According to the CME FedWatch Tool, the probability that the federal-funds rate at the end of 2018 will be greater than 1.75% is 95%, the probability that the fed-funds rate will be 2% or higher is 73%, and the probability that the rate will be 2.25% or higher (representing four rate hikes) is now 34%. At the beginning of the year, those probabilities were 79%, 44%, and 13%, respectively.
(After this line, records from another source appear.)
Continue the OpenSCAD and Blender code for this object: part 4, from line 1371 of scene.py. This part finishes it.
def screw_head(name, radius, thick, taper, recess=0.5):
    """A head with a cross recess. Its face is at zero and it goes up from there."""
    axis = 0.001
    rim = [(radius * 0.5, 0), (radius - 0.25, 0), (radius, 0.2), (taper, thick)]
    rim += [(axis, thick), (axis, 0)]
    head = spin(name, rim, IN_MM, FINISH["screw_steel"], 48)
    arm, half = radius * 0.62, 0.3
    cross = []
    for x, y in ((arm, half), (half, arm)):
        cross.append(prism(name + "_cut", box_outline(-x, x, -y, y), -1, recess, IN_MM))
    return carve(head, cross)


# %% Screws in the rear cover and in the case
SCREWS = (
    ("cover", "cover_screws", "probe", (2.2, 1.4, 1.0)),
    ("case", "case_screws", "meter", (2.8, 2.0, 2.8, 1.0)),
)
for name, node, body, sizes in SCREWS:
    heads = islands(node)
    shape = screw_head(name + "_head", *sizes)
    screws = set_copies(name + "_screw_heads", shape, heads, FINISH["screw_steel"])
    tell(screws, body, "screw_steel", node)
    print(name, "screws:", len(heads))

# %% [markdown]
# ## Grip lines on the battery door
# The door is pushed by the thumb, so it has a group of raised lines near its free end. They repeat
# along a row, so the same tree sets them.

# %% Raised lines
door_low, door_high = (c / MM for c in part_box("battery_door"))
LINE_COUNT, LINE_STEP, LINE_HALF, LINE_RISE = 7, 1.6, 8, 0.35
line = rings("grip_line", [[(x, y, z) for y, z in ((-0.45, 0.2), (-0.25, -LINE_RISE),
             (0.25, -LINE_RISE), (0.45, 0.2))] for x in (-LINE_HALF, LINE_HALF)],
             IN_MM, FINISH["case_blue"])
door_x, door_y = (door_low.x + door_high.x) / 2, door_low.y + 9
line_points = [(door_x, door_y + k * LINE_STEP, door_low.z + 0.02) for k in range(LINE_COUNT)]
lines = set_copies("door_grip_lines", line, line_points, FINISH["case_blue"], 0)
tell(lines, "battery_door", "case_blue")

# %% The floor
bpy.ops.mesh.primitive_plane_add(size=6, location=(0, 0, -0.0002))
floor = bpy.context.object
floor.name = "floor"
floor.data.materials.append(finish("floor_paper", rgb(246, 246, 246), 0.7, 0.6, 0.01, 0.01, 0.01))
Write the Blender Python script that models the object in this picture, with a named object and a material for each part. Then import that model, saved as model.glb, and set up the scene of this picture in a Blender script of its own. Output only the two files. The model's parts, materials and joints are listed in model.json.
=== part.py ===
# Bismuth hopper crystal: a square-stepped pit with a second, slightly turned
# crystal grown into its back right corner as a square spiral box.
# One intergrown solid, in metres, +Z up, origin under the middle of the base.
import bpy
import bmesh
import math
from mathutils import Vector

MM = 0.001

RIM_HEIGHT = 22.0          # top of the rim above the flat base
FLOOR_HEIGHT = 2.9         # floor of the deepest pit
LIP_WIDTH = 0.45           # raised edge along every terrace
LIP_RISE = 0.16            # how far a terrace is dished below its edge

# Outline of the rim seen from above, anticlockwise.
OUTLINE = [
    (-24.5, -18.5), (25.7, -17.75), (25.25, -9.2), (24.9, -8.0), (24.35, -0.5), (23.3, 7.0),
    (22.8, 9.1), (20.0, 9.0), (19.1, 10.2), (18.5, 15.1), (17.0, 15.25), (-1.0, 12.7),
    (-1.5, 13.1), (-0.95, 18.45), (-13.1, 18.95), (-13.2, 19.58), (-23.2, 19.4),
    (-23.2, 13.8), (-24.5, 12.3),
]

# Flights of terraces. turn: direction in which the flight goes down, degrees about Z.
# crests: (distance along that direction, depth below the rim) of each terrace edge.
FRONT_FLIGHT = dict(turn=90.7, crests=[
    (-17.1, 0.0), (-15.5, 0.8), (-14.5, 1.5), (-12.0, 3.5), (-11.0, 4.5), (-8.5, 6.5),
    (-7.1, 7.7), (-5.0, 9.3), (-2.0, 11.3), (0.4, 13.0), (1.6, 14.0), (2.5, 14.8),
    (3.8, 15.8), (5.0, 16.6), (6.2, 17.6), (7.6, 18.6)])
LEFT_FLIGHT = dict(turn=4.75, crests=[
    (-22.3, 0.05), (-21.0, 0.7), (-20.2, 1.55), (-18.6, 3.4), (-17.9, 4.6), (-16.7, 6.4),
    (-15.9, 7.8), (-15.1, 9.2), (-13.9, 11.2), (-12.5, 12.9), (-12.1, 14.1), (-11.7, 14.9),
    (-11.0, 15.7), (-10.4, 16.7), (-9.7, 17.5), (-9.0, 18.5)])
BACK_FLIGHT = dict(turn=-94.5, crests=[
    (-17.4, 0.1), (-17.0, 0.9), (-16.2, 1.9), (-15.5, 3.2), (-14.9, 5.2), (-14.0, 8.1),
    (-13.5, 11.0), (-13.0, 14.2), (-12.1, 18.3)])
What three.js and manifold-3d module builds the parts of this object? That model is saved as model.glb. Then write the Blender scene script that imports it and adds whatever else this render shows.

In the near term, the probability that the Fed will lift rates to 1.50%-1.75% after the Federal Open Market Committee meetings March 20-21 is almost a foregone conclusion at 89%.

In conjunction with the March meeting, the Fed will release an updated summary of its economic projections, which will be scrutinized for any change in the dot plot graph that details FOMC participants' assessment of the midpoint of the target range for the federal-funds rate at the end of 2018. At the Fed's December 2017 meeting, the average projected federal-funds rate of the board members was 2%, 2.70%, and 3% for years ended 2018, 2019, and 2020. In addition, Fed Chairman Jerome Powell will conduct a press conference to make a statement and answer questions.

Across the rest of the yield curve, the 5-year Treasury note rose to 2.65%, the 10-year Treasury bond increased to 2.89%, and the 30-year Treasury bond ended the week at 3.16%. The spread between the yield on the 2-year and the 10-year Treasury was unchanged at 63 basis points.

High-Yield Outflows Continue to Set Records
Outflows in the high-yield asset class just would not stop; for the eighth consecutive week, high-yield open-end mutual funds and exchange-traded funds registered outflows. The prior record for consecutive weekly outflows was six weeks, which occurred in December 2014 through January 2015 and again in July through August 2015. Net outflows last week increased to $0.6 billion from $0.1 billion the prior week, with $0.4 billion of outflows among the open-end mutual funds and $0.2 billion of net unit redemptions across the ETFs.

There has been a total of $15.1 billion of outflows over the past eight weeks. This is also a new record for the amount of outflows occurring over a period of consecutive weekly outflows. The second-greatest amount of outflows that occurred over a period of consecutive weekly outflows was $12.3 billion over five weeks in mid-2014, and the third-greatest amount was $12.1 billion over five weeks in spring 2013.